A popular UK tourist attraction has lost a whopping $170,000 worth of donations after it banned cash.
Visitors to the Roman Baths in Bath have been stopped from throwing money into the historic attraction and are instead asked to make a contactless payment.
But the move has had devastating consequences.
The charity organisation behind the well-known site banned the use of the wishing well in March 2022. In the last financial year, it collected just $17,000 in donations despite welcoming one million visitors in 2023.
Visitors were greeted with a sign that said: “Please do not throw coins in the bath. Tap the Contactless point or use the cash box to make your offering.”
Prior to that it had raked in almost $200,000 from donations when it was fully open between 2018 and 2019 before the pandemic hit, with $170,000 coming from the 1.6m plunge pool that had been turned into a wishing well for visitors.
The decision to ban cash was made due to a “notable decline in the use of cash” since the pandemic but was also fuelled by concerns that the practice had “begun to damage the 2000-year-old structure”, according to Bath and North East Somerset Council.

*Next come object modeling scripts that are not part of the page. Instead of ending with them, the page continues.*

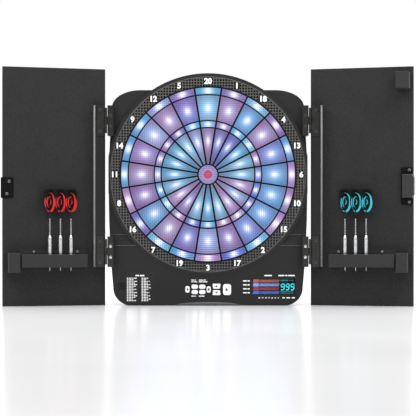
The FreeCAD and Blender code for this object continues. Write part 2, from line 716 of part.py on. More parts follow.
strike_z = door_h / 2 - 2.5
catch_z = strike_z + 3.0                      # the magnet still meets only the plate
strike_size = (25.0, 41.0, 1.2)
strike_past = 4.0                             # the plate reaches past the free edge
catch_past = 3.4
magnet_h = 35.0
catch_past_edge = 1.6                         # the nose passes the door's edge by this
catch_base = (24.0, 0.6, 3.0, 36.5)           # inner side, outer side, thickness, half height
catch_body = (21.0, 0.6, 14.0, 23.0)
catch_nose = (2.0, 11.0, 19.0)                # inner side, height, half height along Z
magnet_n = 9.0
catch_clear = 0.5                             # between catch and strike plate when shut
catch_screw = (7.5, 31.0)                     # in from the door's edge, up and down from the middle
strike_screw = ((12.5, 12.0), (8.0, -12.0))
strike_corner_r = 2.5
catch_corner_r = 4.0
catch_edge_r = 2.5


def strike_plate():
    free = door_free_u
    piece = dbox(free + strike_past - strike_size[0], free + strike_past, panel_n, panel_n + strike_size[2],
                 strike_z - strike_size[1] / 2, strike_z + strike_size[1] / 2)
    return piece.makeFillet(strike_corner_r, depth_edges(piece))


strike_screws = [(door_free_u - inward, strike_z + up) for inward, up in strike_screw]
catch_screws = [(door_free_u - catch_screw[0], catch_z + s * catch_screw[1]) for s in (-1, 1)]


def catch_housing():
    """The catch's moulded body on its base; the magnet hangs over the free edge."""
    free = door_free_u
    low = panel_n + strike_size[2] + catch_clear
    inner, outer, thick, half = catch_base
    base = dbox(free - inner, free - outer, panel_n, panel_n + thick, catch_z - half, catch_z + half)
    base = base.makeFillet(catch_corner_r, depth_edges(base))
    inner, outer, thick, half = catch_body
    body = dbox(free - inner, free - outer, panel_n + 1, panel_n + thick, catch_z - half, catch_z + half)
    body = body.makeFillet(catch_edge_r, far_edges(body, panel_n + thick))
    inner, top, half = catch_nose
    nose = dbox(free - inner, free + catch_past_edge, low, panel_n + top, catch_z - half, catch_z + half)
    return fused(base, body, nose)


def catch_magnet():
    """Magnet bar at the catch's outer edge."""
    free = door_free_u
    low, high = catch_z - magnet_h / 2, catch_z + magnet_h / 2
    near = panel_n + strike_size[2] + catch_clear
    return dbox(free + catch_past_edge, free + catch_past, near, panel_n + magnet_n, low, high)


# ---------------------------------------------------------------- darts
barrel_r = hole_r - fit
barrel_l = 45.0
shaft_r = 1.7
shaft_l = 33.0
stem_l = 8.0
flight_l = 49.0
wing_t = 0.8


def dart(number):
    """One dart in its hole: barrel with point and shaft, and its four-winged flight."""
    u = hole_u(number)
    x, y = du(u), dn(hole_n)
    foot = nest_z + gap
    nose_r = nest_r - gap
    profile = [(0, dart_tip_z), (0.5, dart_tip_z + 0.6), (1.1, dart_tip_z + 8), (nose_r, foot - 1),
               (nose_r, foot), (barrel_r, foot), (barrel_r, foot + barrel_l - 6),
               (shaft_r + 0.5, foot + barrel_l), (shaft_r, foot + barrel_l + 0.5),
               (shaft_r, foot + barrel_l + shaft_l), (0, foot + barrel_l + shaft_l)]
    points = [Vector(x + r, y, z) for r, z in profile]
    body = Part.Face(Part.makePolygon(points + points[:1])).revolve(Vector(x, y, 0), Vector(0, 0, 1), 360)
    low = foot + barrel_l + shaft_l
    wings = post(x, y, shaft_r + 0.3, low, low + stem_l + flight_l * 0.4)
    for k in range(2):
        wings = wings.fuse(wing(x, y, low + stem_l, wing_turn + 90 * k))
    return body, wings.removeSplitter()


def wing(x, y, z, turn):
    """A flat pair of wings through the shaft's axis, with slanted and rounded corners."""
    h, w = flight_l, flight_half
    outline_points = [(-1.2, 0), (-w, h * 0.42), (-w, h * 0.86), (-w * 0.72, h), (w * 0.72, h), (w, h * 0.86),
                      (w, h * 0.42), (1.2, 0)]
    points = [Vector(px, -wing_t / 2, pz) for px, pz in outline_points]
    face = Part.Face(Part.makePolygon(points + points[:1]))
    pair = face.extrude(Vector(0, wing_t, 0))
    pair.rotate(Vector(0, 0, 0), Vector(0, 0, 1), turn)
    pair.translate(Vector(x, y, z))
    return pair


# ---------------------------------------------------------------- the nodes
save("front_housing", front_housing())
save("rear_cover", rear_cover())
save("case_screws", *case_screws())
save("number_ring", tube(spider_r + face_gap, number_ring_r, ring_y, ring_back_y))
save("spider", spider())
for ring, (r0, r1) in rings.items():
    save(ring, *(wedge(r0, r1, n, gap, segment_y, segment_back_y) for n in range(sectors)))
save("outer_bull", tube(bull_r + gap, bull_ring_r - gap, segment_y, segment_back_y))
save("inner_bull", rod(0, dial_z, bull_r, segment_y, segment_back_y))
save("sensor_mat", rod(0, dial_z, flange_r - 1, spider_back_y, mat_back_y))
save("backing_plate", backing_plate())
save("led_board", *led_boards())
save("circuit_boards", *circuit_boards())
save("keypad_mat", keypad_mat())
save("display_digits", display())
save("display_window", rounded(window[0] + 0.2, window[1] - 0.2, window[2] + 0.2, window[3] - 0.2, 1.8,
                               console_y + 0.1, console_y + window_t))
save("legend_panel", rounded(legend[0] + 0.2, legend[1] - 0.2, legend[2] + 0.2, legend[3] - 0.2, 2.8,
                             console_y + 0.05, console_y + legend_t))
save("speaker", speaker())
save("power_jack", power_jack())
save("hinge_brackets", *(bracket(s, z) for s in (-1, 1) for z in hinge_z))
save("board_hinge_leaves", *(board_hinge(s, z) for s in (-1, 1) for z in hinge_z))
save("board_hinge_screws", *board_hinge_screws())
for name, *plan in key_plan():
    save(name, key(*plan))

holder_screws = [(u, holder_screw_z, panel_n + flange_t, 10.0) for u in holder_screw_u]
extra = {-1: [(u, z, panel_n + strike_size[2], 9.0) for u, z in strike_screws],
         1: [(u, z, panel_n + catch_base[2], 11.0) for u, z in catch_screws]}


def cut_by(piece, tools):
    """The piece less every tool that reaches it."""
    near = [t for t in tools if piece.BoundBox.intersect(t.BoundBox)]
    return piece.cut(Part.makeCompound(near)) if near else piece


for side, word in ((-1, "left"), (1, "right")):
    panel = dbox(-door_edge_past, door_free_u, panel_n - door_t, panel_n, 0, door_h)
    panel = panel.makeFillet(0.8, [e for e in panel.Edges if abs(e.tangentAt(e.FirstParameter).z) > 0.9])
    own = [door_screw(*s) for s in holder_screws + extra[side]]
    own += [leaf_screw(z + dz) for z in hinge_z for dz in (-leaf_screw_dz, leaf_screw_dz)]
    blocks = [block(*lower_block)] + ([block(*upper_block)] if side > 0 else [])
    pieces = {"door_panel": [cut_by(panel, own)], "hinge_batten": [cut_by(batten(), own)],
              "door_hinge_leaves": [door_hinge(z) for z in hinge_z],
              "dart_holder": [dart_holder()], "spacer_blocks": blocks, "door_screws": own}
    if side < 0:
        pieces["strike_plate"] = [cut_by(strike_plate(), own)]
    else:
        pieces["catch_housing"] = [cut_by(catch_housing(), own)]
        pieces["catch_magnet"] = [catch_magnet()]
    for name, shapes in pieces.items():
        save(f"{word}_{name}", *(place(s, side) for s in shapes))
    for k, number in enumerate(dart_holes, 1):
        body, wings = dart(number)
        save(f"{word}_dart_{k}", place(body, side))
        save(f"{word}_dart_flight_{k}", place(wings, side))
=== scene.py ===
"""Looks of the electronic dartboard cabinet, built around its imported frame."""

import json
from contextlib import contextmanager
from math import cos, pi, radians, sin, sqrt

import bmesh
import bpy
from mathutils import Matrix, Vector
from mathutils.bvhtree import BVHTree


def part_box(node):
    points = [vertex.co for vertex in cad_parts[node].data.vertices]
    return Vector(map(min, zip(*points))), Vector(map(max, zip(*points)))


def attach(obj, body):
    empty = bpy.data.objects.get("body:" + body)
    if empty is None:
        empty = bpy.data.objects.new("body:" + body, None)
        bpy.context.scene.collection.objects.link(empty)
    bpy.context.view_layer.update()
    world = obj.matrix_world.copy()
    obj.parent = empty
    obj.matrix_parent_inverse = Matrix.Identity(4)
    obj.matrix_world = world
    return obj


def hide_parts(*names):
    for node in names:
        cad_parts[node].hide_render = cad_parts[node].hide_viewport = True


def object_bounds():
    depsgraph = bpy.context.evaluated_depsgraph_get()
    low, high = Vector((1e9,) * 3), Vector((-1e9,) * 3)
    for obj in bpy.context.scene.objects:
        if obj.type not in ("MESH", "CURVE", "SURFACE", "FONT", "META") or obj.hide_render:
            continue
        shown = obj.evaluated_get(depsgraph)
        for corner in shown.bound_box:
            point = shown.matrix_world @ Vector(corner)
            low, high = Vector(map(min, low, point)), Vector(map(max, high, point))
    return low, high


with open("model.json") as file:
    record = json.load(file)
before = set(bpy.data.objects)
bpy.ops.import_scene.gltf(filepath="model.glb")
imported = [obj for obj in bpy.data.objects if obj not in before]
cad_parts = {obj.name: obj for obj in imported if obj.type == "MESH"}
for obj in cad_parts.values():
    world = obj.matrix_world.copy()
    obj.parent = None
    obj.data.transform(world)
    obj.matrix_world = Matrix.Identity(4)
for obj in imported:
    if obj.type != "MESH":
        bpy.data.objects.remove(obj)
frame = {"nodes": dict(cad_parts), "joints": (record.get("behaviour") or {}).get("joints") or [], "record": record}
cad_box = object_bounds()
nodes = frame["nodes"]
MM = 0.001
SWING = {joint["child"]: joint for joint in frame["joints"]}["left_door"]
BODY_OF = {n: body for body, members in frame["record"]["behaviour"]["bodies"].items() for n in members}
SLOT_OF = {part["node"]: part["material_slot"] for part in frame["record"]["subparts"]}


# ------------------------------------------------------------------ camera
RING_LOW, RING_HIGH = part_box("number_ring")
DIAL_X = 0.0
DIAL_Z = (RING_LOW.z + RING_HIGH.z) / 2
FACE_Y = RING_LOW.y                       # the dial's front plane
EYE_HEIGHT = 0.1355
EYE_DISTANCE = 2.600                      # in front of the number ring
VIEW_WIDTH = 0.81994                      # what the view takes in at the number ring's plane
LOOK_UP = 0.06899                         # the view is shifted up by this share of its width
SENSOR_WIDTH = 36.0
FAR_CLIP = 50.0


def add_camera():
    data = bpy.data.cameras.new("camera")
    data.sensor_width = SENSOR_WIDTH
    data.lens = SENSOR_WIDTH * EYE_DISTANCE / VIEW_WIDTH
    data.shift_y = LOOK_UP
    data.clip_end = FAR_CLIP
    camera = bpy.data.objects.new("camera", data)
    camera.location = (DIAL_X, FACE_Y - EYE_DISTANCE, EYE_HEIGHT)
    camera.rotation_euler = (radians(90), 0, 0)
    bpy.context.scene.collection.objects.link(camera)
    bpy.context.scene.camera = camera


# ------------------------------------------------------------------ node kit
class Val:
    """A node's output; arithmetic on it adds Math nodes to its tree."""

    def __init__(self, graph, socket):
        self.graph = graph
        self.socket = socket

    def _math(self, operation, *others, flip=False):
        values = [self, *others]
        if flip:
            values.reverse()
        return self.graph.node("ShaderNodeMath", {"operation": operation}, dict(enumerate(values)))

    def __add__(self, other): return self._math("ADD", other)
    def __radd__(self, other): return self._math("ADD", other)
    def __sub__(self, other): return self._math("SUBTRACT", other)
    def __rsub__(self, other): return self._math("SUBTRACT", other, flip=True)
    def __mul__(self, other): return self._math("MULTIPLY", other)
    def __rmul__(self, other): return self._math("MULTIPLY", other)
    def __truediv__(self, other): return self._math("DIVIDE", other)
    def __rtruediv__(self, other): return self._math("DIVIDE", other, flip=True)
    def __gt__(self, other): return self._math("GREATER_THAN", other)
    def __lt__(self, other): return self._math("LESS_THAN", other)
    def max(self, other): return self._math("MAXIMUM", other)
    def abs(self): return self._math("ABSOLUTE")
    def floor(self): return self._math("FLOOR")
    def fract(self): return self._math("FRACT")
    def exp(self): return self._math("EXPONENT")
    def sqrt(self): return self._math("SQRT")
    def atan2(self, other): return self._math("ARCTAN2", other)

    def step(self, low, high):
        """0 below low, 1 above high, smooth between."""
        return self.graph.node("ShaderNodeMapRange", {"interpolation_type": "SMOOTHSTEP"},
                               {"Value": self, "From Min": low, "From Max": high})


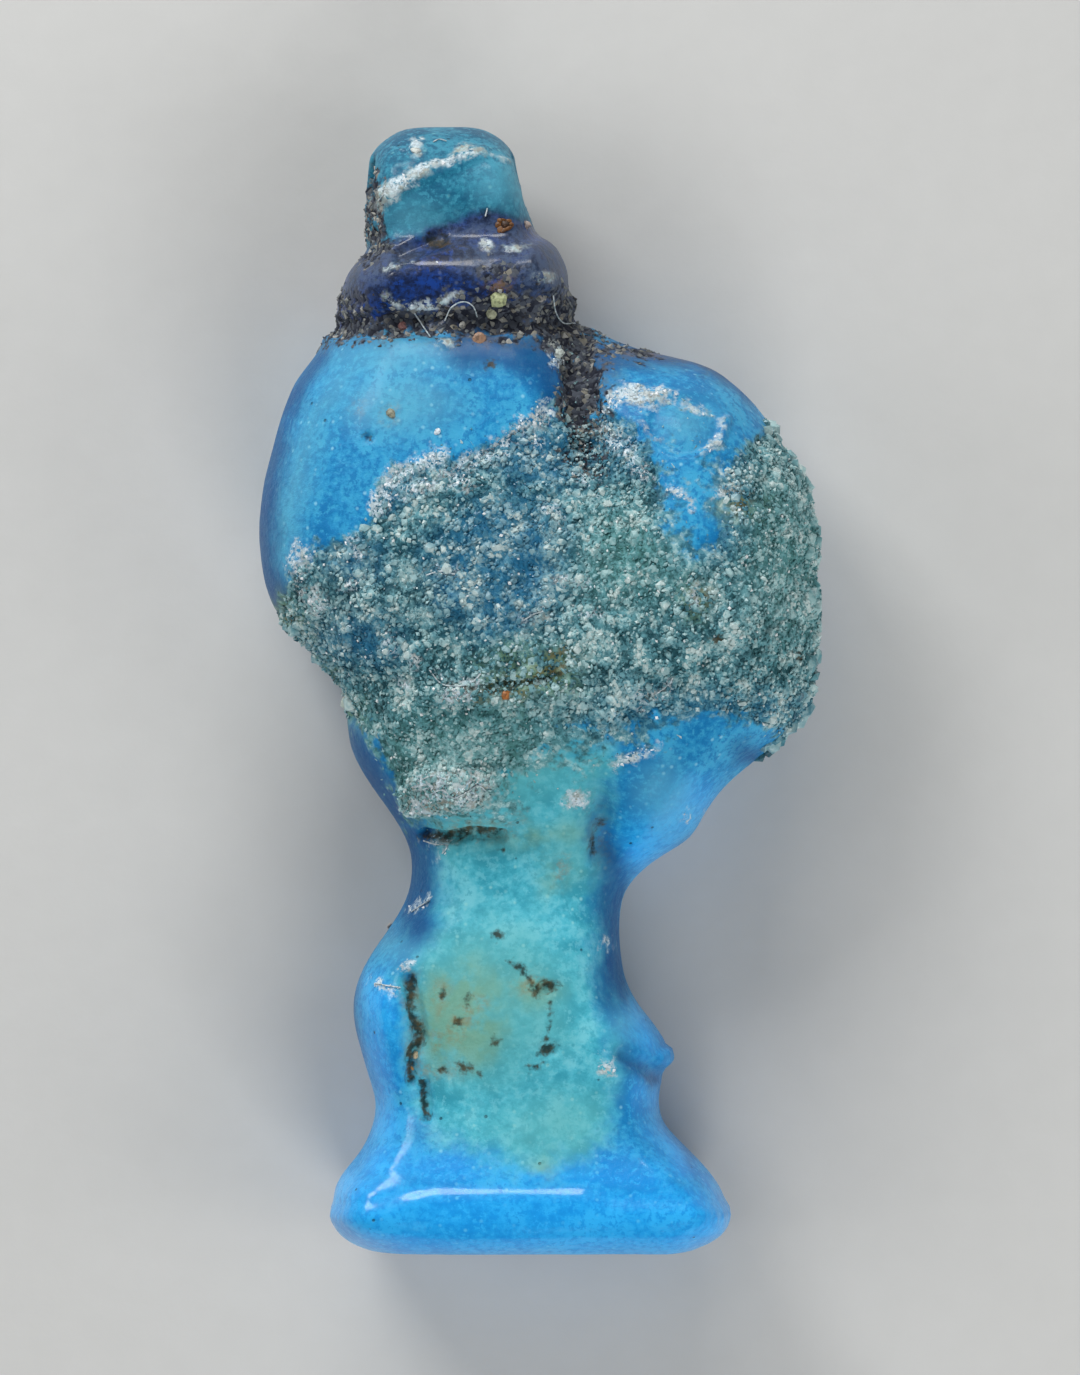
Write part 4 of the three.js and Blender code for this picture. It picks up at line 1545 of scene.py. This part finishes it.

It also found the donations were no longer viable because of the process to collect coins, which took a long time to drain the baths wasting water, while some coins were “garbled” and could not be banked.
However, campaign groups slammed the move and said cash was still a common way to make donations.
Campaign group Payment Choice Alliance spokesman Martin Quinn said the public should be given a choice on how they make donations.
“A child making a wish with a contactless card does not have the same magical appeal, this policy should be reversed immediately,” he told The Telegraph.
“The British public should be allowed to have payment choice when it comes to charitable giving.”
The historical site boasts some of the best preserved Roman ruins in the world, which were constructed in 70AD and is the UK’s most popular attraction after Stonehenge.
The site includes the Sacred Spring, the Roman Temple, the Roman Bath House and an accompanying museum.
Last year, just $4500 worth of donations were collected via contactless payments, dropping even lower than the $4750 the year prior.
Mr Quinn described the cashless donation policy as “utterly mad”.
“The march towards a cashless society needs to stop. What’s next? The Tooth Fairy going cashless,” he quipped.
But a spokesman for Bath and North East Somerset Council said the Roman Baths said in the last financial year the tourist attraction had generated more income from ticket sales and other activity than ever before.
“In addition our priority is to care for and conserve the Roman Baths, one of the world’s great historic sites,” they said.
“The tradition of throwing coins into the water had begun to damage the 2000-year-old structure of the circular bath, putting the monument at unnecessary risk.
“Managing water-damaged coins and the decline in cash usage post-pandemic further supported our decision to look at other ways to encourage support.”
Australians have also expressed serious concerns about heading towards a cashless society.
Seven in 10 say they’re concerned, while two in five Aussies are extremely concerned about notes and coins becoming relics.
The research showed 63 per cent of Aussies are concerned the move would exacerbate economic inequality.
It also found 58 per cent hold concerns because they are worried they will pay more in banking and card fees, and 42 per cent don’t trust in financial services to operate ethically in a cashless society.